- Preston
- Coordinates: 41°16′48″S 146°04′12″E﻿ / ﻿41.280°S 146.070°E
- Population: 149 (SAL 2021)
- Postcode(s): 7315
- Location: 207 km (129 mi) NE of Hobart ; 136 km (85 mi) NW of Launceston ; 17 km (11 mi) SW of Forth ; 19 km (12 mi) S of Ulverstone ;
- LGA(s): Central Coast Council
- State electorate(s): Braddon
- Federal division(s): Braddon
| Mean max temp | Mean min temp | Annual rainfall |
| 29.0 °C 84 °F | -1.6 °C 29 °F | 983 mm 38.7 in |

= Preston, Tasmania =

Preston is a village located in the Central Coast Council municipal area, near Upper Castra and Ulverstone in the North West region of Tasmania, Australia.
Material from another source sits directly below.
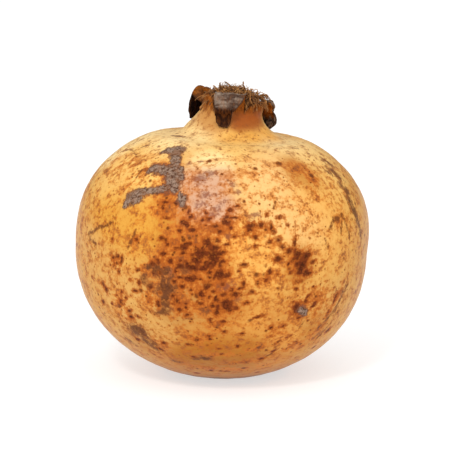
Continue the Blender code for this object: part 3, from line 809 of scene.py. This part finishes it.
def raise_skin(mesh, points, blotch, scab):
    """Moves the skin's vertices: corky scars stand proud, blotches are sunk a little, and
    the whole skin is dimpled."""
    normals = np.array([vertex.normal for vertex in mesh.vertices])
    dimples = np.array([noise.noise(Vector(p) / (DIMPLE * MM)) for p in points])
    pores = np.array([noise.noise(Vector(p) / (0.4 * DIMPLE * MM)) for p in points])
    relief = (SCAB_HEIGHT * np.clip((scab - 0.35) / 0.3, 0, 1) * (1 + pores)
              - BLOTCH_DEPTH * np.clip((blotch - 0.4) / 0.4, 0, 1)
              + DIMPLE_DEPTH * (dimples + 0.6 * pores))
    moved = points + normals * relief[:, None] * MM
    moved[:, 2] = np.maximum(moved[:, 2], FLOOR)
    mesh.vertices.foreach_set("co", moved.ravel())


# ---- Materials ---------------------------------------------------------------------


class Nodes:
    """Short ways to add nodes to a material or a world. Texture sizes are in millimetres."""

    def __init__(self, owner, shader="Principled BSDF", place="Object"):
        owner.use_nodes = True
        self.owner = owner
        self.tree = owner.node_tree
        self.shader = self.tree.nodes[shader]
        self.place = self.node("TexCoord", {}, place)

    def node(self, kind, inputs, output=0, **settings):
        """Adds a node, fills its inputs by name or number, and returns one of its outputs."""
        made = self.tree.nodes.new("ShaderNode" + kind)
        for name, value in settings.items():
            setattr(made, name, value)
        self.fill(made, inputs)
        return made.outputs[output]

    def fill(self, made, inputs):
        for name, value in inputs.items():
            socket = made.inputs[name]
            if isinstance(value, bpy.types.NodeSocket):
                self.tree.links.new(value, socket)
            elif isinstance(value, tuple) and socket.type == "RGBA":
                socket.default_value = (*value, 1)
            else:
                socket.default_value = value

    def finish(self, inputs):
        """Fills the shader's own inputs and returns the material or world."""
        self.fill(self.shader, inputs)
        return self.owner

    def math(self, kind, *values):
        return self.node("Math", dict(enumerate(values)), operation=kind)

    def add(self, *values):
        return functools.reduce(lambda total, value: self.math("ADD", total, value), values)

    def times(self, *values):
        return functools.reduce(lambda total, value: self.math("MULTIPLY", total, value), values)

    def weigh(self, *pairs):
        """The sum of (value, weight) pairs."""
        return self.add(*(self.times(*pair) for pair in pairs))

    def swing(self, noise, amount):
        """The noise, centred on 0, times an amount."""
        return self.times(self.math("SUBTRACT", noise, 0.5), amount)

    def field(self, name, output="Fac"):
        return self.node("Attribute", {}, output, attribute_name=name)

    def stretched(self, x, y, z):
        return self.node("Mapping", {"Vector": self.place, "Scale": (x, y, z)})

    def noise(self, size, detail, roughness=0.55, place=None):
        inputs = {"Vector": place or self.place, "Scale": 1000.0 / size, "Detail": detail,
                  "Roughness": roughness}
        return self.node("TexNoise", inputs, "Fac")

    def step(self, value, low, high):
        """From 0 to 1 as the value passes from low to high, either way round."""
        inputs = {"Value": value, "From Min": low, "From Max": high}
        return self.node("MapRange", inputs, interpolation_type="SMOOTHSTEP")

    def mix(self, share, first, second, kind="MIX"):
        inputs = {0: share, 6: first, 7: second}
        return self.node("Mix", inputs, 2, data_type="RGBA", blend_type=kind)

    def blend(self, value, low, high, first, second, *shares):
        """From one colour to another as the value passes from low to high."""
        return self.mix(self.times(self.step(value, low, high), *shares), first, second)

    def bump(self, height, depth, **under):
        return self.node("Bump", {"Height": height, "Distance": depth * 0.001, **under})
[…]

The 2021 census recorded a population of 149 for the state suburb of Preston.

==History==
Preston Post Office opened on 1 October 1896 and closed in 1981.

==Geography==
Preston is located within the Braddon Division. It is connected to the west by Upper Castra by Preston Road and Castra Road, which goes through the village of Leport and connects to the main road in Ulverstone. It is about 13.1 km from Gawler and 17.8 km from Forth. It is bounded on the east by the Wilmot River (see Wilmot Power Station). The weather of Preston is generally mild.

===Preston Falls===
Preston Falls is a tall and slender 25 m plunge waterfall located above the Gunns Plains. The waterfall is a short drive from Ulverstone that is approximately 20 km west of Devonport or 28 km east of Burnie on the Bass Highway.

==Education==
Preston Primary School is in the village but is now a private residence after being closed by the board of education in 1994 after an attempt by the community to save the school. however the nearest high school is Ulverstone High School. The Don College is the closest public college.